* Goal of the exercise:
All of the data needs to be repeated exactly.

....

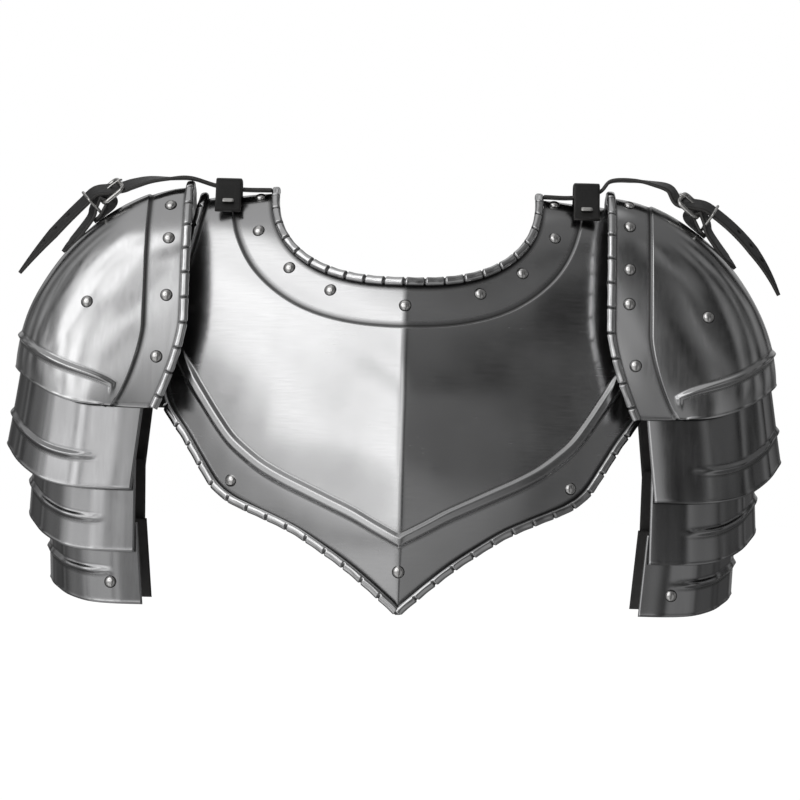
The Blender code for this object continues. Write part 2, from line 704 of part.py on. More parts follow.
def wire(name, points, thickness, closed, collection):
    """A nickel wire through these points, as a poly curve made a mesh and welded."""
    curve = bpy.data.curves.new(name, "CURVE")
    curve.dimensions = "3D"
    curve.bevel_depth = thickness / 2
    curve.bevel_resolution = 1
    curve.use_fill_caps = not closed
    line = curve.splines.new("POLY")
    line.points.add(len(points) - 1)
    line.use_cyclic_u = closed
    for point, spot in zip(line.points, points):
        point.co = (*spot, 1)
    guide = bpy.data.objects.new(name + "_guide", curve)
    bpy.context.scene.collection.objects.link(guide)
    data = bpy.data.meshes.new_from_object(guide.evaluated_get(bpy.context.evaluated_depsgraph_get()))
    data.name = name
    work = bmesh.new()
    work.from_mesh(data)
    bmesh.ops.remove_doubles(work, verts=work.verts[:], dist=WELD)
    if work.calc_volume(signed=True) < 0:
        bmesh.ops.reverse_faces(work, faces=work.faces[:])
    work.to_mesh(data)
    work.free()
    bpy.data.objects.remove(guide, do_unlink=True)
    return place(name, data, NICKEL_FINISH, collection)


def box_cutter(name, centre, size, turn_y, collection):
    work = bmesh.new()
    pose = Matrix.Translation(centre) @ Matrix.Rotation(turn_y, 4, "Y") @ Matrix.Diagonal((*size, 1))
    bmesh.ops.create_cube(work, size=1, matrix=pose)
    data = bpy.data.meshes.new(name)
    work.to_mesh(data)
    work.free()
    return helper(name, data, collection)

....

* Solved problem:
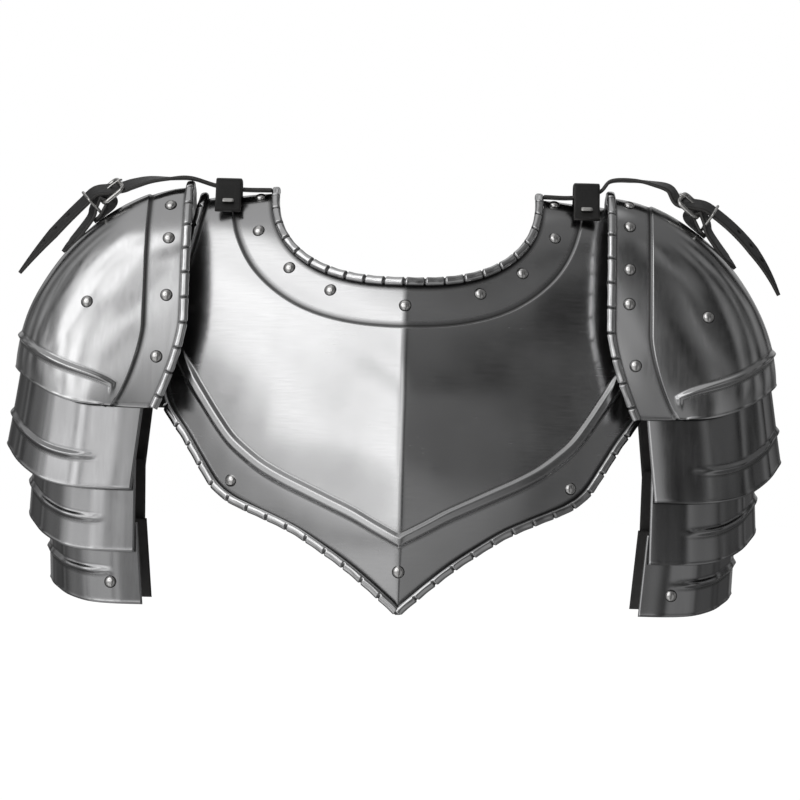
The Blender code for this object continues. Write part 2, from line 704 of part.py on. More parts follow.
def wire(name, points, thickness, closed, collection):
    """A nickel wire through these points, as a poly curve made a mesh and welded."""
    curve = bpy.data.curves.new(name, "CURVE")
    curve.dimensions = "3D"
    curve.bevel_depth = thickness / 2
    curve.bevel_resolution = 1
    curve.use_fill_caps = not closed
    line = curve.splines.new("POLY")
    line.points.add(len(points) - 1)
    line.use_cyclic_u = closed
    for point, spot in zip(line.points, points):
        point.co = (*spot, 1)
    guide = bpy.data.objects.new(name + "_guide", curve)
    bpy.context.scene.collection.objects.link(guide)
    data = bpy.data.meshes.new_from_object(guide.evaluated_get(bpy.context.evaluated_depsgraph_get()))
    data.name = name
    work = bmesh.new()
    work.from_mesh(data)
    bmesh.ops.remove_doubles(work, verts=work.verts[:], dist=WELD)
    if work.calc_volume(signed=True) < 0:
        bmesh.ops.reverse_faces(work, faces=work.faces[:])
    work.to_mesh(data)
    work.free()
    bpy.data.objects.remove(guide, do_unlink=True)
    return place(name, data, NICKEL_FINISH, collection)


def box_cutter(name, centre, size, turn_y, collection):
    work = bmesh.new()
    pose = Matrix.Translation(centre) @ Matrix.Rotation(turn_y, 4, "Y") @ Matrix.Diagonal((*size, 1))
    bmesh.ops.create_cube(work, size=1, matrix=pose)
    data = bpy.data.meshes.new(name)
    work.to_mesh(data)
    work.free()
    return helper(name, data, collection)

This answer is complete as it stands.